Ariel Levy has been through the mill. Actually, she's been milled, ground up, beaten into biscuit-dom, chewed, swallowed, egested, and still, somehow, managed to go on.

It is not a spoiler to say that during the course of this memoir she loses a child, a spouse, and a home. I think measuring tragedies against one another a fool's occupation, but, I'm something of a fool, and I think the loss of a child is one of the most devastating sufferings one can endure --- if, endure it one can. There is no coming back to who you were before your child was ripped from your reality; you are forever changed and forever measuring the loss, and, from my experience talking to those who've lost a child, forever numbed to happiness and on guard against loss in a way you were not before the tragedy.

To lose your mate as well, to have to surrender one's home, all on top of the loss of your child --- how do you survive? Ariel Levy, I suspect, manages to continue living by putting words in order, one after another, in ways that make sense and have shape --- logic and form and reason that are lacking in her real life, because, there is no way to make sense or find form in the loss of a child. No way.

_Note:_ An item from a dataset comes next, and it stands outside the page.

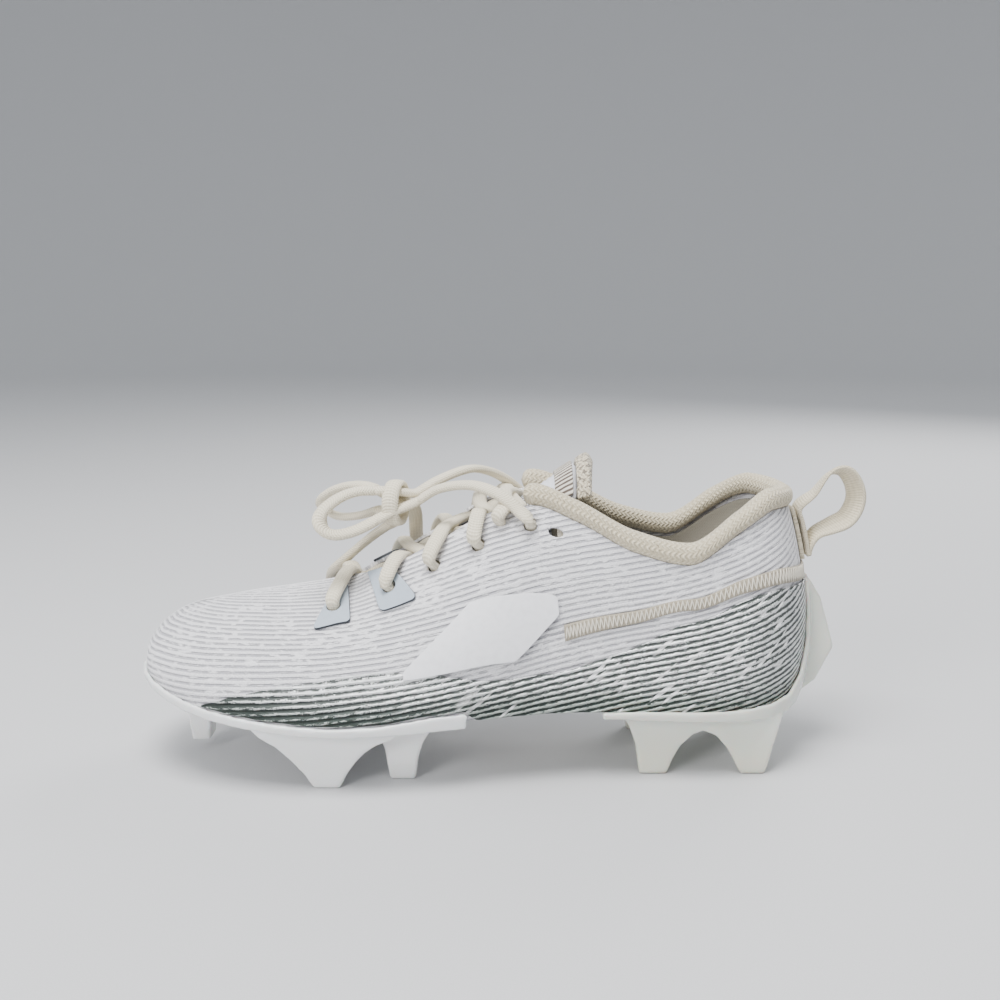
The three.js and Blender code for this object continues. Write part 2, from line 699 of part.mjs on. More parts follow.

So, she wrote this book. She manages to convey much of the horror but it is never done in a weepy-poor-me singing the blues sort of style. She is a successful reporter/profiler (she's worked at both New York Magazine and The New Yorker) and she lays out the story --- her story --- in artful prose, swiftly, not dwelling on the ache and the pain, but, rather, illustrating it, conveying it in reasoned but moving prose. This is a very short and quick book, almost a long-form article, which I read in one sitting.

Any longer would likely have lost me because there is so much pain here. But, if Ariel Levy can write this well about her own life, I have been encouraged to start searching for her profiles and reportage on the lives of others.

I thought this book was beautiful and exceptionally written, but I felt very uncomfortable reading her descriptions of her (trans) ex, she fails to examine her privilege, and I thought the last few chapters were a mess. I've read Levy's work in The New Yorker and I never skip over her pieces, so I was really excited to read more about her. This book shows her vulnerability and is filled with poignant, beautiful lines, but the problems were problematic enough to make it 3.5 stars rounded to 4 rather than the 5-star all-star I thought it would be when I started reading it. Still, it's worthwhile and a pretty quick read for a memoir.

Brutally honest, tragic, beautiful.

I don't read a lot of memoirs and this book has me thinking I should do it more often. Relatable, beautifully written and strikingly tragic. 4.5 stars.